Data is often represented as matrices and higher-order tensors. EEG data, for instance, can be organized as a three-way tensor with modes for subjects, time, and electrodes. Coupled matrix and tensor factorizations, which model each data set as a sum of low-rank components, are effective for joint analysis and can reveal latent patterns.
However, data from multiple sources are often heterogeneous, posing challenges such as different data types, sizes, dimensions, noise characteristics, and sampling rates. Coupled matrix and tensor factorization models must incorporate various tensor decomposition models, loss functions, and coupling structures, along with constraints and regularizations to ensure identifiability and interpretability.

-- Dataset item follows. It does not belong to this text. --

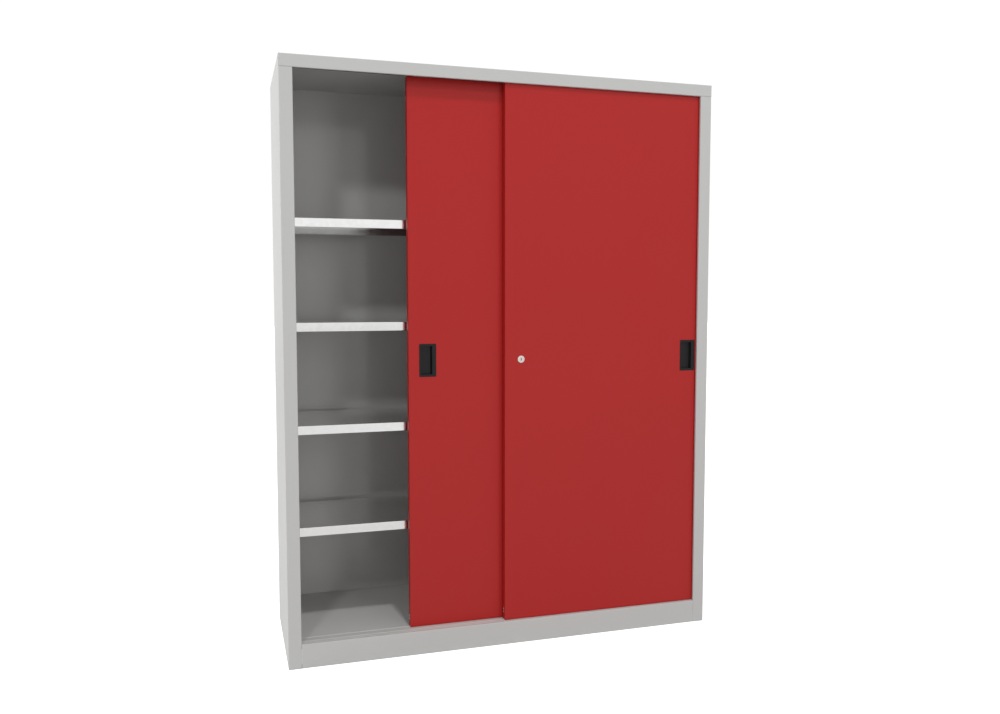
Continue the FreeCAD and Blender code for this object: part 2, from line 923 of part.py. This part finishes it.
def wheel(place):
    """Nylon wheel with a groove for the rail and a hub between the bracket's ears."""
    half = wheel_width / 2
    groove = rail_width / 2 + wheel_groove_clearance
    hub = wheel_hub_width / 2
    bore = axle_radius + axle_clearance
    dish = wheel_tread_radius - wheel_rim_thickness
    outline = [
        (bore, -hub),
        (wheel_hub_radius, -hub),
        (wheel_hub_radius, -half + wheel_dish),
        (dish, -half + wheel_dish),
        (dish, -half),
        (wheel_flange_radius, -half),
        (wheel_flange_radius, -groove - wheel_groove_slope),
        (wheel_tread_radius, -groove),
        (wheel_tread_radius, groove),
        (wheel_flange_radius, groove + wheel_groove_slope),
        (wheel_flange_radius, half),
        (dish, half),
        (dish, half - wheel_dish),
        (wheel_hub_radius, half - wheel_dish),
        (wheel_hub_radius, hub),
        (bore, hub),
    ]
    return turned(outline, place, "y")


def guide_middles(x):
    """Middles of the two top guides along a door."""
    return [edge + inward * guide_from_door_edge for edge, inward in door_sides(x)]


def guide_screw_places(x):
    """Places along a door of the screws that hold the top guides."""
    return [m + side * guide_screw_spacing / 2 for m in guide_middles(x) for side in (-1, 1)]


def guide_screw_bores(x, face, low, length):
    """Upright holes for the screws of the top guides."""
    radius = guide_screw_radius + screw_clearance
    y = door_middle(face)
    return [rod(radius, Vector(place, y, low), AXES["z"], length) for place in guide_screw_places(x)]


def top_guides(x, face):
    """Nylon guides on top of a door, with a tongue that runs in the top track."""
    y = door_middle(face)
    tongue = (track_width - 2 * track_sheet) / 2 - guide_clearance
    base = guide_base_width / 2
    guides = []
    for middle in guide_middles(x):
        along = (middle - guide_length / 2, middle + guide_length / 2)
        foot = span_box(along, (y - base, y + base), (door_top, door_top + guide_base_height))
        blade = span_box(along, (y - tongue, y + tongue), (door_top, door_top + guide_height))
        corners = [edge for edge in blade.Edges if abs(edge.tangentAt(edge.FirstParameter).z) > 0.9]
        blade = blade.makeFillet(0.9 * tongue, corners)
        guides.append(joined(foot, blade))
    bores = guide_screw_bores(x, face, door_top - past, guide_screw_length + past)
    return [without(guide, bores) for guide in guides]


def guide_screws(x, face):
    """Screws up through the door's top flange into the guides."""
    y = door_middle(face)
    under = door_top - door_sheet
    screws = []
    for place in guide_screw_places(x):
        start = Vector(place, y, under)
        head = button(guide_screw_head_radius, guide_screw_head_height, start, -AXES["z"],
                      guide_screw_rounding)
        shank = rod(guide_screw_radius, start, AXES["z"], guide_screw_length)
        screws.append(joined(head, shank))
    return screws


def save_door(name, x, face, handle_x, more_cuts):
    """One door with everything that is fixed to it."""
    bores = bracket_bores(x, face)
    guide_bores = guide_screw_bores(x, face, door_top - door_sheet - past, door_sheet + 2 * past)
    pan = without(door_pan(x, face), bores + guide_bores + [handle_cutout(handle_x, face)] + more_cuts)
    save(name + "_panel", pan)
    save(name + "_stiffeners", *stiffeners(x, face))
    save(name + "_handle", handle(handle_x, face))
    save(name + "_top_guides", *top_guides(x, face))
    save(name + "_guide_screws", *guide_screws(x, face))
    brackets = []
    rivets = []
    for (edge, inward), place in zip(door_sides(x), axle_places(x, face)):
        brackets.append(without(roller_bracket(edge, inward, face, place), bores))
        rivets += [rivet(*rivet_place) for rivet_place in bracket_rivets(edge, inward, face)]
    save(name + "_roller_brackets", *brackets)
    save(name + "_bracket_rivets", *rivets)
    save(name + "_axles", *[axle(place) for place in axle_places(x, face)])
    for side, place in zip(("left", "right"), axle_places(x, face)):
        save(name + "_" + side + "_wheel", wheel(place))


# ---------------------------------------------------------------- lock

lock_axis = Vector(front_door_left + lock_from_door_edge, front_door_face, lock_height)
lock_face = front_door_face - lock_face_height
barrel_end = front_door_face + door_thickness - barrel_inside_door
cam_front = barrel_end + cam_gap


def along_lock(y):
    """The point of the lock's axis at a depth."""
    return Vector(lock_axis.x, y, lock_axis.z)


def lock_bar(radius, start, stop):
    """A round bar on the lock's axis."""
    return rod(radius, along_lock(start), AXES["y"], stop - start)


def lock_block(half_width, half_height, start, stop):
    """A square-edged bar on the lock's axis."""
    return span_box(
        (lock_axis.x - half_width, lock_axis.x + half_width),
        (start, stop),
        (lock_axis.z - half_height, lock_axis.z + half_height),
    )


def lock_housing():
    """Round face and threaded barrel, bored for the plug."""
    face = button(lock_face_radius, lock_face_height, along_lock(front_door_face), -AXES["y"],
                  lock_face_rounding)
    barrel = lock_bar(barrel_radius, front_door_face, barrel_end)
    bore = lock_bar(plug_radius + plug_clearance, lock_face - past, barrel_end + past)
    seat_end = lock_face + plug_recess + plug_head_height + plug_end_gap
    seat = lock_bar(plug_head_radius + plug_clearance, lock_face - past, seat_end)
    return joined(face, barrel).cut(bore).cut(seat)


def lock_nut():
    """Hexagon nut that clamps the housing to the door's skin."""
    reach = nut_across_flats / math.sqrt(3)
    corners = [math.radians(60 * i + 30) for i in range(6)]
    path = [(lock_axis.x + reach * math.cos(a), lock_axis.z + reach * math.sin(a)) for a in corners]
    end = skin_of_front_door + nut_height
    nut = profile(path, "y", skin_of_front_door, end, nut_rounding)
    return nut.cut(lock_bar(barrel_radius + nut_clearance, skin_of_front_door - past, end + past))


def lock_plug():
    """Turning plug with the key slot in its head and a square tang for the cam."""
    head_start = lock_face + plug_recess
    head = lock_bar(plug_head_radius, head_start, head_start + plug_head_height)
    body = lock_bar(plug_radius, head_start, barrel_end)
    tang = lock_block(tang_size / 2, tang_size / 2, barrel_end, cam_front + cam_sheet)
    slot_end = head_start + key_slot_depth
    key_slot = lock_block(key_slot_width / 2, key_slot_height / 2, head_start - past, slot_end)
    end = cam_front + cam_sheet
    thread_start = end - cam_screw_length - cam_screw_hole_spare
    thread = lock_bar(cam_screw_radius + screw_clearance, thread_start, end + past)
    return joined(head, body, tang).cut(key_slot).cut(thread)


def lock_cam():
    """Hooked cam on the plug.
    Unlocked, its arm points right and its hook down. Locked, its arm points down and its hook left."""
    end = cam_front + cam_sheet
    hub = lock_bar(cam_hub_radius, cam_front, end)
    tip = lock_axis.x + cam_arm
    half_arm = cam_arm_width / 2
    arm = span_box((lock_axis.x, tip), (cam_front, end), (lock_axis.z - half_arm, lock_axis.z + half_arm))
    reach = (lock_axis.z - cam_hook, lock_axis.z + half_arm)
    hook = span_box((tip - cam_hook_width, tip), (cam_front, end), reach)
    half = tang_size / 2 + tang_clearance
    return joined(hub, arm, hook).cut(lock_block(half, half, cam_front - past, end + past))


def cam_screw():
    """Screw that holds the cam on the plug's tang."""
    end = cam_front + cam_sheet
    head = button(cam_screw_head_radius, cam_screw_head_height, along_lock(end), AXES["y"],
                  cam_screw_rounding)
    shank = lock_bar(cam_screw_radius, end - cam_screw_length, end)
    return joined(head, shank)


def stop_places():
    """Right face of the stop's nose and the middle of its height.
    The turning cam passes above and beside it."""
    nose = lock_axis.x - cam_hook - stop_gap
    height = lock_axis.z - cam_hook - stop_pass - stop_height / 2
    return nose + rear_door_opening, height


def stop_rivet_places():
    """Rivets through the stop's foot and the skin of the rear door."""
    nose, height = stop_places()
    foot_middle = nose - stop_nose - stop_foot / 2
    grip = stop_foot_sheet + door_sheet
    face = rear_door_face - stop_foot_sheet
    return [(Vector(foot_middle, face, height), -AXES["y"], grip)]


def stop_notch():
    """Notch in the right end and rim of the front door, through which the stop's nose passes."""
    end = front_door_left + door_width
    height = stop_places()[1]
    open_back = front_door_face + door_thickness
    half = stop_height / 2 + notch_clearance
    return span_box(
        (end - door_rim - past, end + past),
        (open_back - stop_reach - notch_clearance, open_back + past),
        (height - half, height + half),
    )


def lock_stop():
    """Angle on the face of the rear door, whose nose the locked cam catches inside the front door."""
    nose, height = stop_places()
    tall = (height - stop_height / 2, height + stop_height / 2)
    nose_front = front_door_face + door_thickness - stop_reach
    stand_up = span_box((nose - stop_nose, nose), (nose_front, rear_door_face), tall)
    along = (nose - stop_nose - stop_foot, nose)
    foot = span_box(along, (rear_door_face - stop_foot_sheet, rear_door_face), tall)
    return without(joined(stand_up, foot), [rivet_bore(*place) for place in stop_rivet_places()])


def save_lock():
    """Cylinder lock of the front door and the stop on the rear door."""
    save("lock_housing", lock_housing())
    save("lock_nut", lock_nut())
    save("lock_plug", lock_plug())
    save("lock_cam", lock_cam())
    save("lock_cam_screw", cam_screw())
    save("lock_stop", lock_stop())
    save("lock_stop_rivet", *[rivet(*place) for place in stop_rivet_places()])


# ---------------------------------------------------------------- the whole cabinet

save_carcass()
save_shelving()
save_running_surfaces()

lock_hole = lock_bar(barrel_radius + barrel_fit, front_door_face - past, skin_of_front_door + past)
front_handle_x = front_door_left + door_width - handle_from_door_edge - handle_width
save_door("front_door", front_door_left, front_door_face, front_handle_x, [lock_hole, stop_notch()])

rear_handle_x = rear_door_left + handle_from_door_edge
stop_bores = [rivet_bore(*place) for place in stop_rivet_places()]
save_door("rear_door", rear_door_left, rear_door_face, rear_handle_x, stop_bores)

save_lock()
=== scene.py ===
import math

import bpy
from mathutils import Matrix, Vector

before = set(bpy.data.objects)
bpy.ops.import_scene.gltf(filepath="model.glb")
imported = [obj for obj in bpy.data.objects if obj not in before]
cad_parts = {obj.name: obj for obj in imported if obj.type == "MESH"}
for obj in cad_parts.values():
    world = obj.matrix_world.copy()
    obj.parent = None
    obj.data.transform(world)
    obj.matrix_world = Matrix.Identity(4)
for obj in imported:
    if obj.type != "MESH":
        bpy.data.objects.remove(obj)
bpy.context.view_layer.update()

# ---------------------------------------------------------------- camera
# A normal lens a little above the middle of the cabinet, three metres in front of it.
# It stands to the left, so that the outside of the left side panel shows.

camera_place = (-0.9230, -3.1290, 1.2160)
camera_turn = -17.093                   # degrees from straight ahead, to the right
camera_tilt = -4.139                    # degrees from level
camera_lens = 32.195                    # mm
camera_sensor = 36.0                    # mm wide

camera = bpy.data.objects.new("camera", bpy.data.cameras.new("camera"))
camera.data.sensor_width = camera_sensor
camera.data.lens = camera_lens
camera.location = camera_place
camera.rotation_euler = (math.radians(90 + camera_tilt), 0, math.radians(camera_turn))
bpy.context.collection.objects.link(camera)
bpy.context.scene.camera = camera


# ---------------------------------------------------------------- carcass
# The body: sides, top, floor, plinth, base rail and two back panels of 1 mm steel, folded and spot welded,
# with slotted uprights in the corners and two low strips on the floor that the doors' wheels run on.
# It is powder coated light grey after welding, inside and out.

light_grey = "#cbcbc9"
rubbed_grey = "#e2e2e0"
folded_coat_roughness = 0.46
flat_coat_roughness = 0.15

peel_size = 0.003                       # crest to crest: really about 1 mm, drawn coarser so that it shows
peel_height = 0.00012
drift_size = 0.25                       # over which the film's thickness drifts
fold_reach = 0.0012                     # how far from a fold handling rubs the film
mark_length = 0.015                     # of the marks that handling leaves


def linear(hex_colour):
    """An sRGB hex colour as linear red, green, blue and alpha."""
    parts = [int(hex_colour[i:i + 2], 16) / 255 for i in (1, 3, 5)]
    return [p / 12.92 if p <= 0.04045 else ((p + 0.055) / 1.055) ** 2.4 for p in parts] + [1.0]


def add(tree, kind, inputs=None, **settings):
    """A shader node with its settings. Each input is a value, or the socket that feeds it."""
    made = tree.nodes.new(kind)
    for name, value in settings.items():
        setattr(made, name, value)
    for name, value in (inputs or {}).items():
        if isinstance(value, bpy.types.NodeSocket):
            tree.links.new(value, made.inputs[name])
        else:
            made.inputs[name].default_value = value
    return made


def new_material(name):
    """An empty material, its node tree and the principled shader that its output shows."""
    material = bpy.data.materials.new(name)
    material.use_nodes = True
    tree = material.node_tree
    tree.nodes.clear()
    shader = add(tree, "ShaderNodeBsdfPrincipled")
    add(tree, "ShaderNodeOutputMaterial", {"Surface": shader.outputs["BSDF"]})
    return material, tree, shader


def dress(material, *names):
    """Gives a material to nodes of the frame."""
    for name in names:
        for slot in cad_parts[name].material_slots:
            slot.material = material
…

This thesis applies a coupled matrix and tensor factorization model to a multi-modal neuroimaging data set to extract potential biomarkers of a psychiatric disorder. It systematically studies the model’s effectiveness and limitations.
The main part of the thesis proposes a flexible algorithmic framework for constrained linearly coupled matrix and tensor factorizations, supporting various constraints, regularizations, loss functions, and linear coupling relations. It includes the CANDECOMP/PARAFAC (CP) and PARAFAC2 models, with a new algorithm for fitting PARAFAC2 models that allows imposing constraints on all modes.
Experiments on synthetic data show that the proposed approach accurately extracts underlying components and performs competitively, sometimes even better than state-of-the-art methods. Real data experiments from chemometrics and remote sensing demonstrate the framework’s versatility and applicability.